In other words, there’s nothing
inherently wrong, constitutionally or legally, with what is going on here. If
the Legislature wants to have a say in defeasance decision-making, it should
pass a law additionally regulating that procedure (whether it should engage in
such micromanaging of the executive branch is another matter), or, if it thinks
“bonus” revenues in current years necessarily must be spent on nonrecurring
purposes without freeing up funds previously attached to nonrecurring
expenditures in future years, it should remove that procedure. And if it wants
to cordon off CPRF funds so that they only may be removed through appropriation
to designated capital outlay projects, it may approve such an amendment for
voters’ ratification (and it is up to legislators presently to ensure that what
is spent under current constitutional wording is consistent with activities
under the plan).
Understand that this is a debate
not over the legitimacy of these approaches, but over their wisdom. And the
real question out of all of this is, if this debate even takes place, whether
those who condemn these practices can and are willing to make a persuasive argument
for changes, or they never get that far, out of a preference to limiting
themselves to advancing rhetoric designed to grab attention.
1 comment:
I disagree with your assertion that the legitimacy of these actions is not in question. It is.

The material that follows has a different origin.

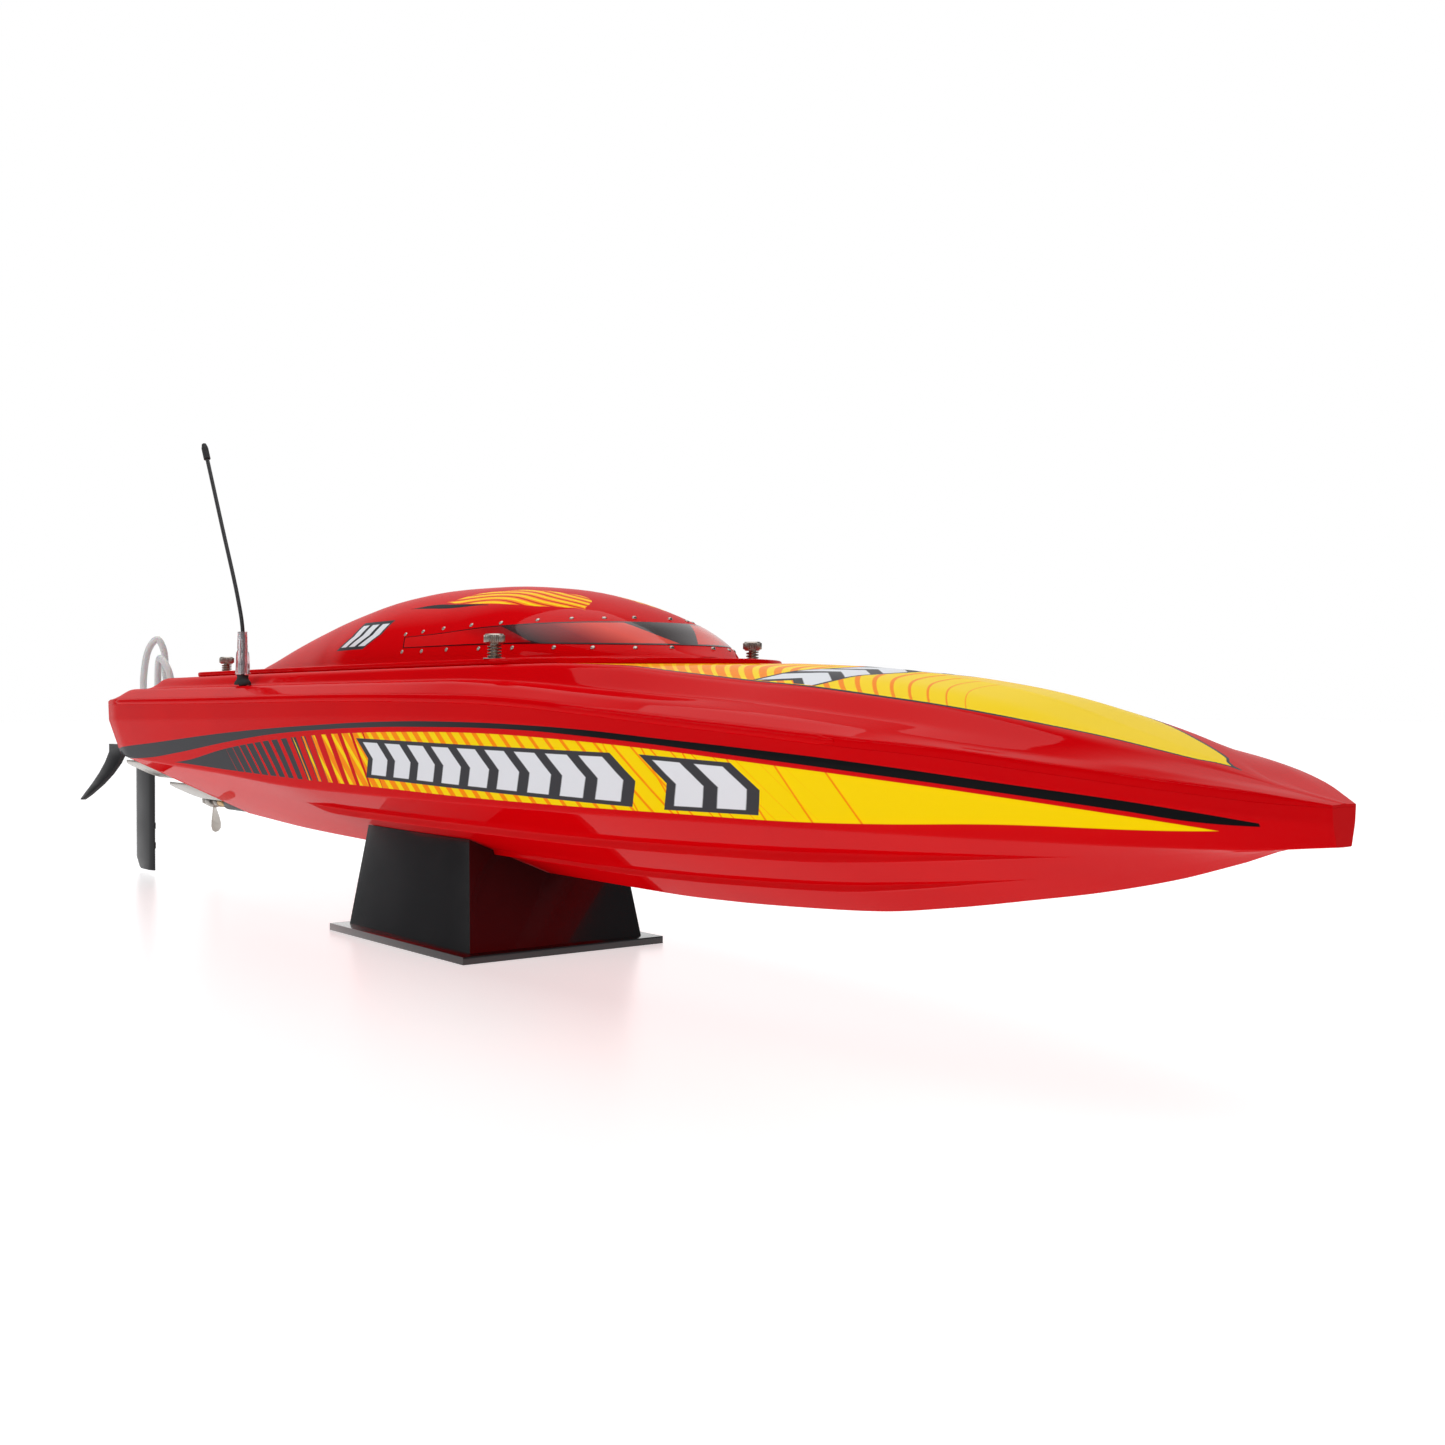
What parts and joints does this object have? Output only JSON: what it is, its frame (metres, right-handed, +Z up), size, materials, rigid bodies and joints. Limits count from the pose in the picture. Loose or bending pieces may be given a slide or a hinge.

However, even putting that aside, the fiscal sanity of these methods is truly devastating. It is a "Ponzi" scheme, pure and simple.
Jindal is going to leave the next governor with such a treacherous fiscal situation that he will have to raise taxes or make cuts of draconian nature that they will scar everyone.
You cannot continue to use revenues that will not be available in the future for recurring, operational funds. it cannot last. The Piper will have to be paid.
At least, if you are not Bobby Jindal, who will be gone when the dance stops and the Piper has to be paid.
Why, why, do you continue to support and condone these actions?